* start Dataset excerpt *

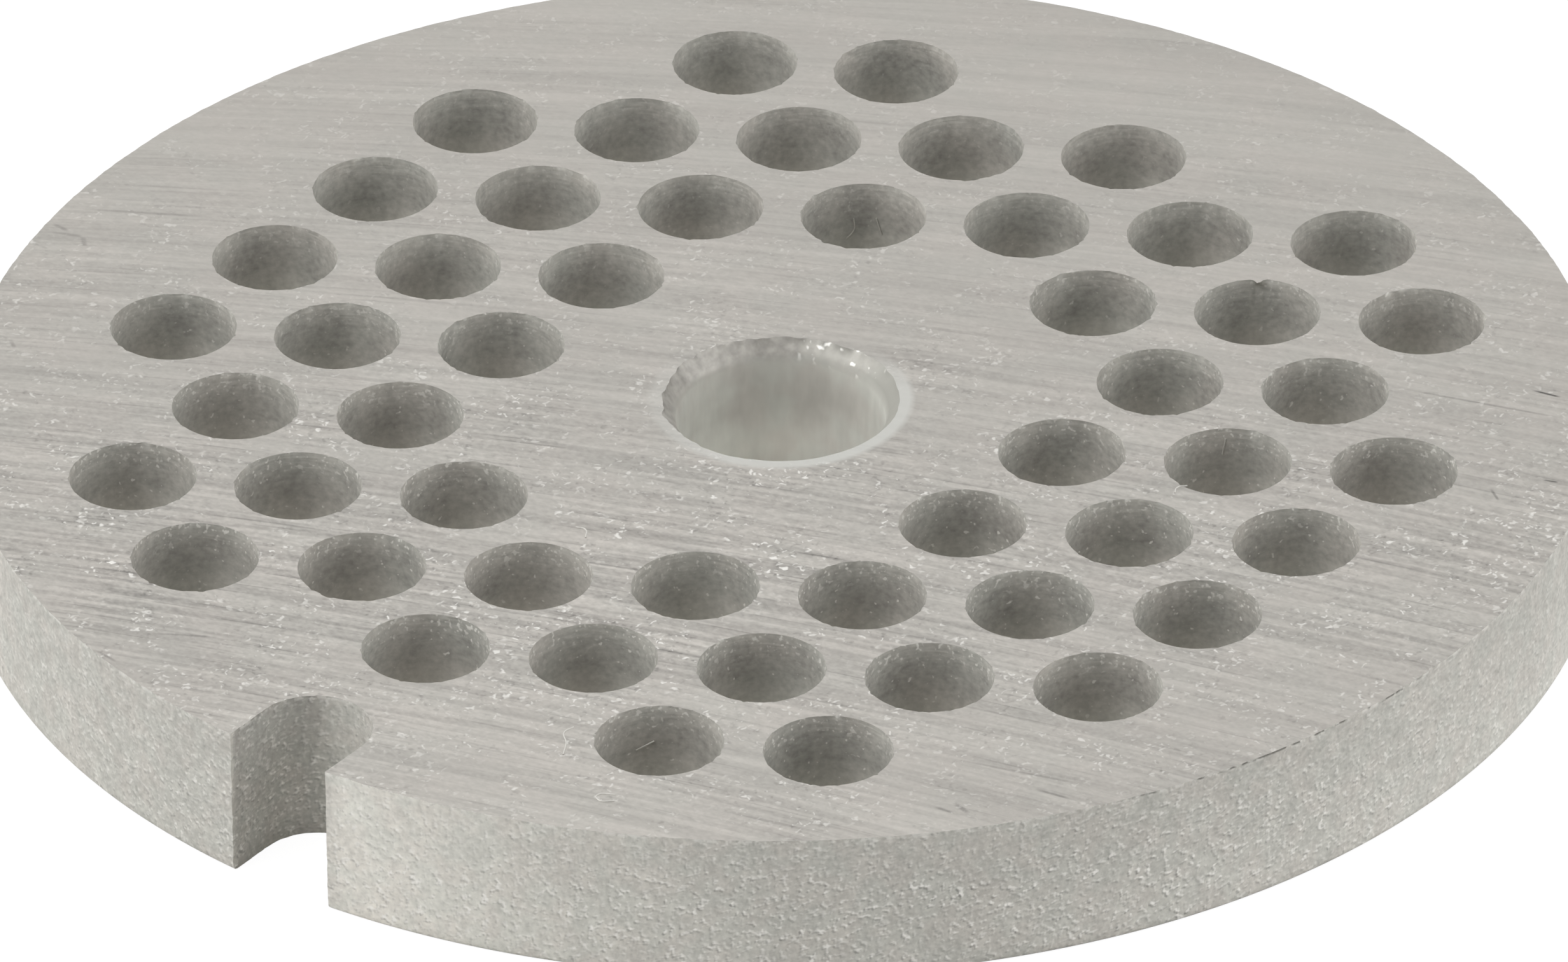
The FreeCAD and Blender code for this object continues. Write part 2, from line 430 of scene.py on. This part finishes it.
def srgb(code):
    """A colour from its hex code, turned to linear."""
    channels = [int(code[start:start + 2], 16) / 255 for start in (1, 3, 5)]
    linear = [c / 12.92 if c <= 0.04045 else ((c + 0.055) / 1.055)**2.4 for c in channels]
    return (*linear, 1)


def add(tree, kind, settings=None, **inputs):
    """Adds a node with its settings, and sets or links its inputs by name or by number."""
    node = tree.nodes.new(kind)
    for name, value in (settings or {}).items():
        setattr(node, name, value)
    for name, value in inputs.items():
        key = int(name[1:]) if name[1:].isdigit() else name.replace("_", " ")
        socket = node.inputs[key]
        if isinstance(value, bpy.types.NodeSocket):
            tree.links.new(value, socket)
        else:
            socket.default_value = value
    return node


def maths(tree, operation, first, second=0.0):
    """One sum on two values."""
    return add(tree, "ShaderNodeMath", {"operation": operation}, _0=first, _1=second).outputs[0]


def product(tree, *values):
    """Several values multiplied together."""
    result = values[0]
    for value in values[1:]:
        result = maths(tree, "MULTIPLY", result, value)
    return result


def remap(tree, value, low, high, to_low=0.0, to_high=1.0):
    """Stretches one range of a value onto another and clamps it at both ends."""
    return add(tree, "ShaderNodeMapRange", Value=value, From_Min=low, From_Max=high,
               To_Min=to_low, To_Max=to_high).outputs[0]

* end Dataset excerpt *

Lines from the start of the material above through the line containing "return (*linear, 1)" are to be duplicated exactly, and only those.

▶ _The result_
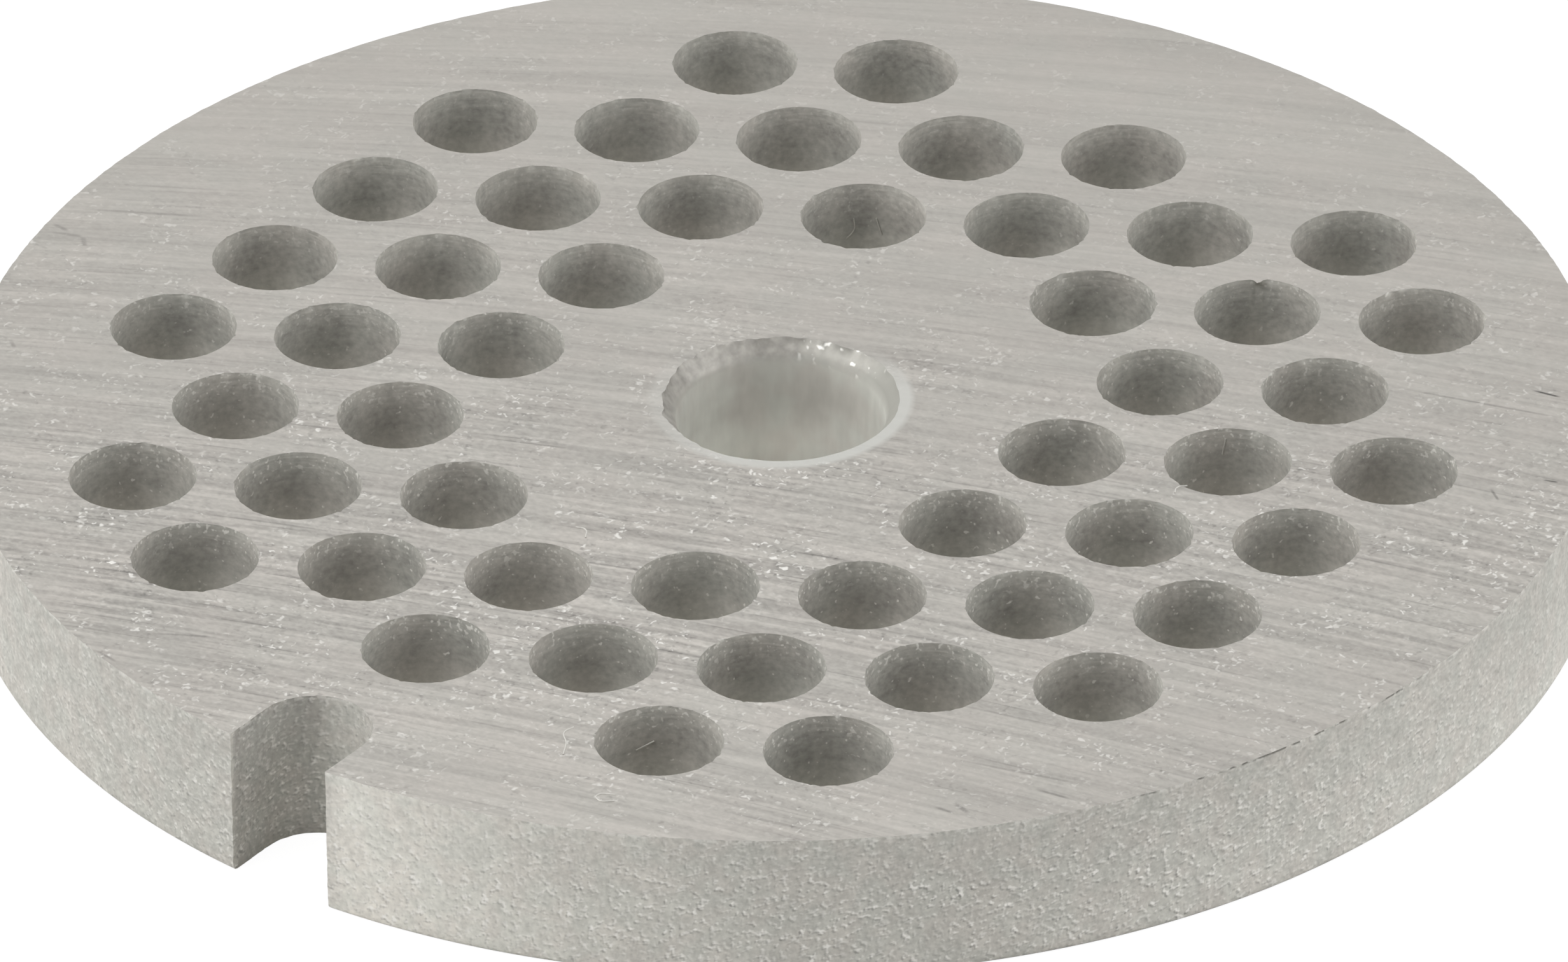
The FreeCAD and Blender code for this object continues. Write part 2, from line 430 of scene.py on. This part finishes it.
def srgb(code):
    """A colour from its hex code, turned to linear."""
    channels = [int(code[start:start + 2], 16) / 255 for start in (1, 3, 5)]
    linear = [c / 12.92 if c <= 0.04045 else ((c + 0.055) / 1.055)**2.4 for c in channels]
    return (*linear, 1)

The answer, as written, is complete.